Trois principes de base sont retenus pour assurer la performance d'un système des Marchés Publics. Au Cameroun, ces principes sont consacrés par le décret N° 2004/275 du 24 septembre 2004 portant Code des Marchés Publics qui dispose que « les règles fixées par le présent Code reposent sur les principes de liberté d'accès à la commande publique, d'égalité de traitement des candidats et de transparence des procédures. »32

2.1. Le principe de liberté d'accès à la commande publique

Le principe d'égalité d'accès à la commande publique tire son fondement du principe de la liberté de commerce consacré par la Loi N° 90/031 du 10 août 1990 régissant l'activité commerciale au Cameroun.

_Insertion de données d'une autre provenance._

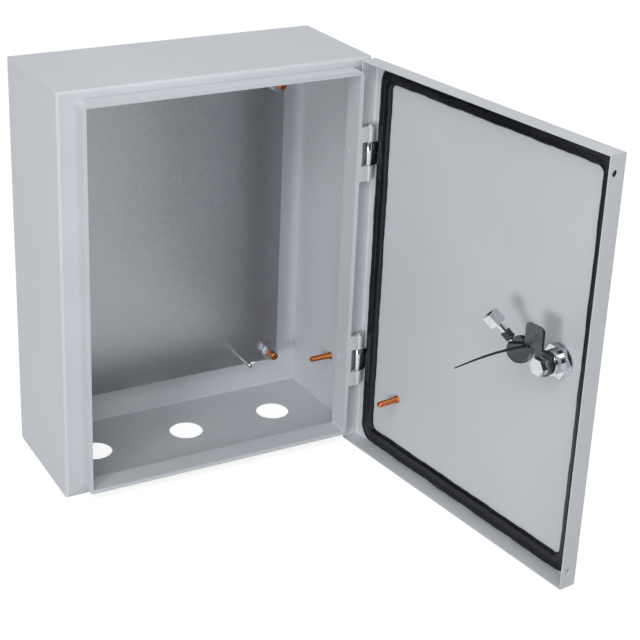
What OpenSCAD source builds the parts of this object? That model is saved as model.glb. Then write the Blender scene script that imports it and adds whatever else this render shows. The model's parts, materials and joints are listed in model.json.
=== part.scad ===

Il signifie que toute entreprise intéressée par un dossier de consultation publique peut se porter candidate à l'attribution du marché. L'accès à la commande publique doit être libre et impartial. L'Autorité Contractante ne doit pas mettre les potentiels candidats dans une posture de non-concurrence. « Dès lors, elle ne peut écarter des candidats en se fondant sur d'autres conditions que celles autorisées par le Code ,
· le principe prohibe l'exclusion des candidats qui rempliraient les conditions exigées par la réglementation. »
33 A cet effet, et dans le but d'empêcher les discriminations auxquelles pourraient se livrer les Autorités Contractantes à l'occasion d'un appel public à concurrence, le CDM établit une liste de documents et de renseignements que doit impérativement produire tout soumissionnaire dans son offre. Ces documents sont :

« a) les documents fournissant des renseignements utiles, et dont la nature est précisée dans le dossier d'appel d'offres ,
· b) l'attestation de non faillite ,
· c) le quitus des autorités compétentes pour l'acquittement des impôts, taxes, droits, contributions, cotisations, redevances ou prélèvements de quelque nature que ce soit ,
· d) une attestation certifiant que le soumissionnaire n'est frappé d'aucune interdiction ou déchéance prévue par la législation en vigueur ,
· e) la caution de soumission dont les modalités et le montant sont précisés dans le dossier d'appel d'offres, en conformité avec la réglementation en vigueur. »34

32 Art. 2 du Code des Marchés Publics.

33 Bernard MESSENGUE AVOM, 2013, La gouvernance des Marchés Publics au Cameroun, Les Editions le Kilimandjaro, Yaoundé, p. 75.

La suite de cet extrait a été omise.